Ordinarily Anselm had two periods of manual work — one in the morning before Mass, the other in the afternoon until Vespers. However, the Prior had agreed to release Anselm whenever necessary to pursue anything to do with the task he had received from Cardinal Vincenzi. That broad principle was stretched to encompass games of chess with Salomon Lachaise at the guesthouse. But since his trip to Rome Anselm had found it difficult to look his companion in the face — for he was now burdened with a riddle: ‘Schwermann had risked his life to save life: And his task of finding Victor Brionne now set them apart, for it was this man who would reveal the meaning of the words.

They sat either side of a table, black against white.

‘No talking,’ said Anselm as they were about to start.

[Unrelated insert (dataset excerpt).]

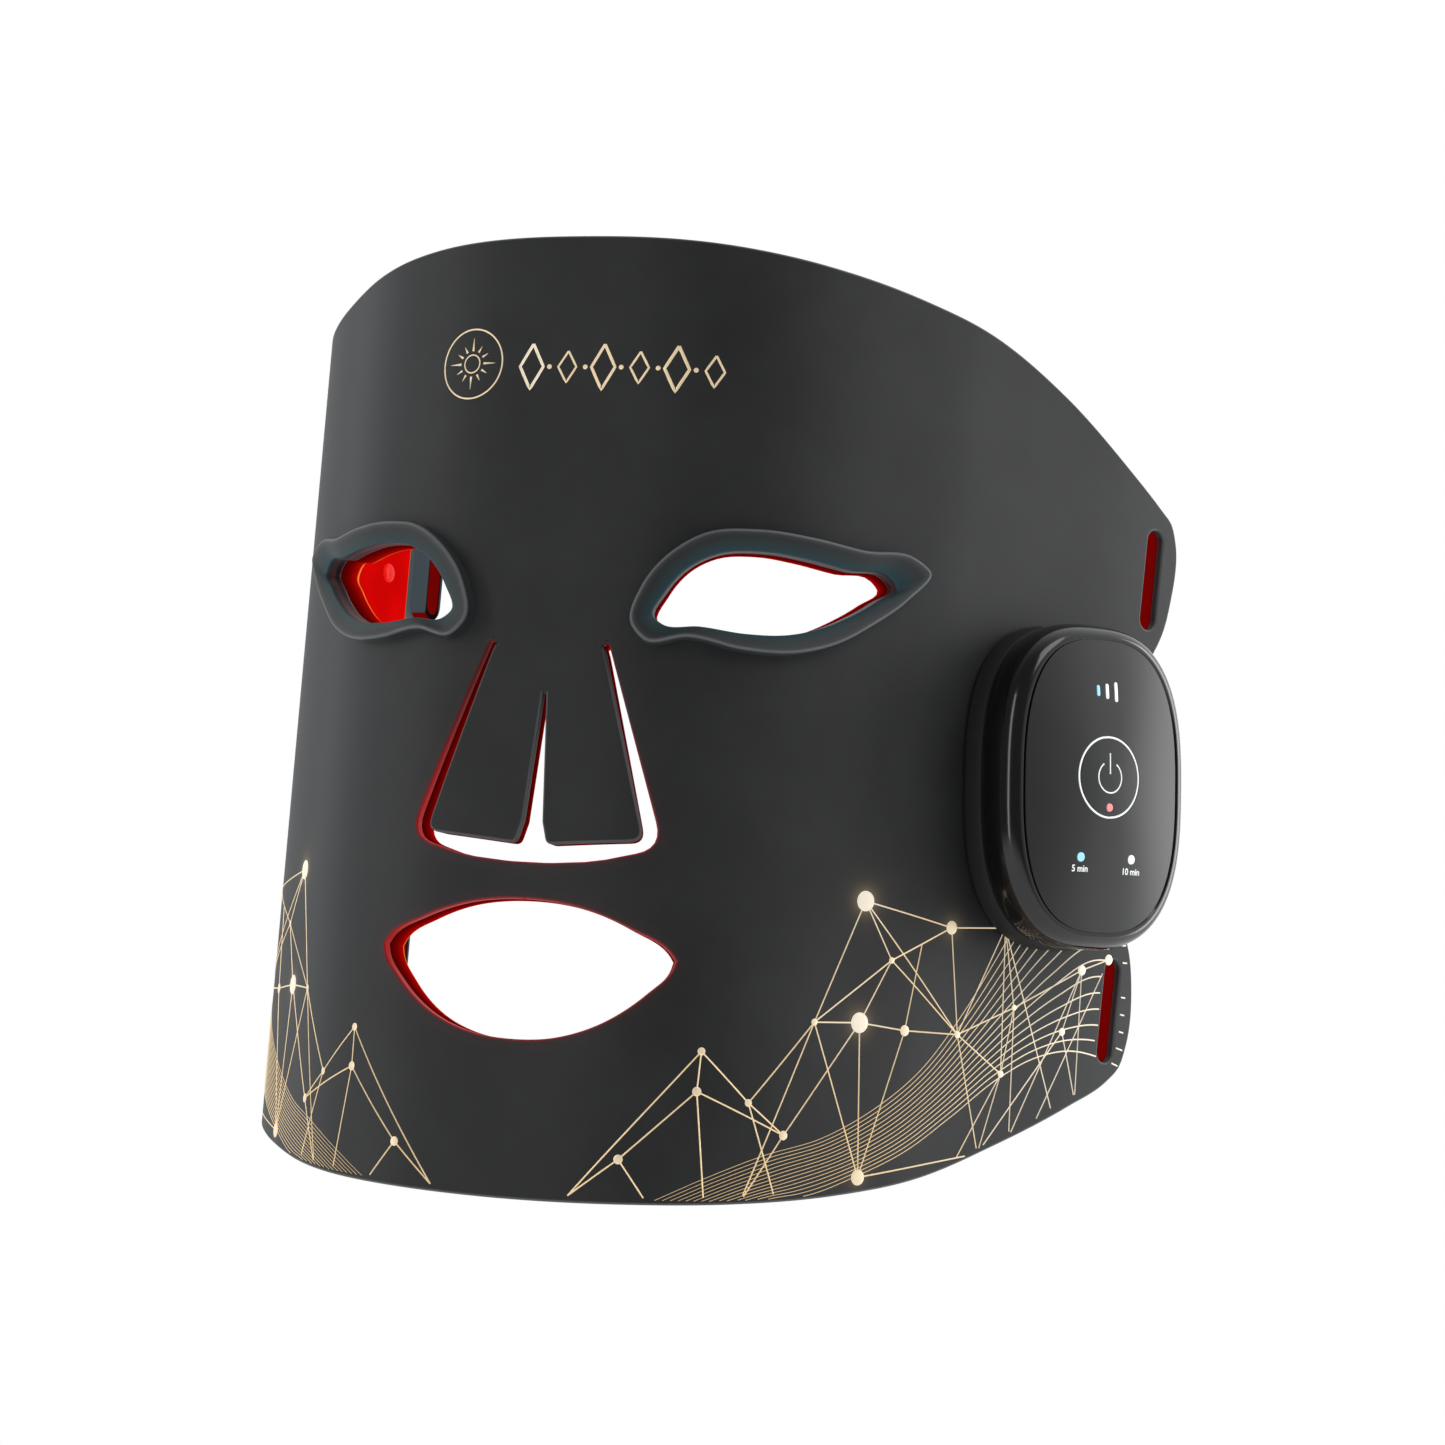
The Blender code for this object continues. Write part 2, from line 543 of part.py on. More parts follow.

‘But in the beginning was the Word,’ replied Salomon Lachaise.

‘Indeed,’ said Anselm.

Salomon Lachaise then sprinkled the early stages of play with abstract enticements — an unworthy attempt, thought Anselm, to distract his opponent: ‘A violation of language is a violation of God: (‘Mmm’, said Anselm.) ‘… in hell there are no words.’ (‘Mmm.’) ‘… and yet the silence of the Priory brings forth words of praise.’ (‘And other things,’ murmured Anselm.) ‘… the world will be redeemed by words.’ Anselm marked that one for future use. -

‘Is it not strange,’ continued Salomon Lachaise on a fresh tack, ‘that God, on one reading of Exodus, refused to disclose his name to Moses when he first revealed himself?’

‘Yes,’ said Anselm. He eyed the tight configuration of pieces. Each move seemed to spell trouble but there had to be a way out.

‘And is it not stranger still that God should change the name of his servants to mark a new beginning?’

Anselm looked up sharply into a face of restrained curiosity. ‘What do you mean?’

‘God made the covenant with Abram and he became Abraham. Simon the fisherman became Peter the rock. There are lots of examples.’

‘I see,’ said Anselm, returning his attention to the battle.

‘The change of name obliterates their past, bestowing a blessed future.’

‘That’s a good point. I might use that one Sunday’

‘And when the Amsterdam synagogue expelled Spinoza for his ideas, they invoked God to blot out his name under heaven.’

‘That’s interesting,’ said Anselm genuinely

‘So who was it that dared to take the place of God and give that man across the lake a new name, a new life?’

The two men faced each other. A sensation of rapid foreshortening brought the gentle gaze of Salomon Lachaise unbearably close to Anselm’s secret. They sat as friends: one of them waiting patiently for judgement, the other, Anselm, engaged in an enterprise that might absolve the need for a trial — hope and its adversary at one table.

‘That’s another good point.’ They were the only words Anselm could assemble that did not require him to lie.

Salomon Lachaise reviewed the state of play upon the board and, with a look of quiet amusement, toppled his king. ‘Anselm of Canterbury, I resign.’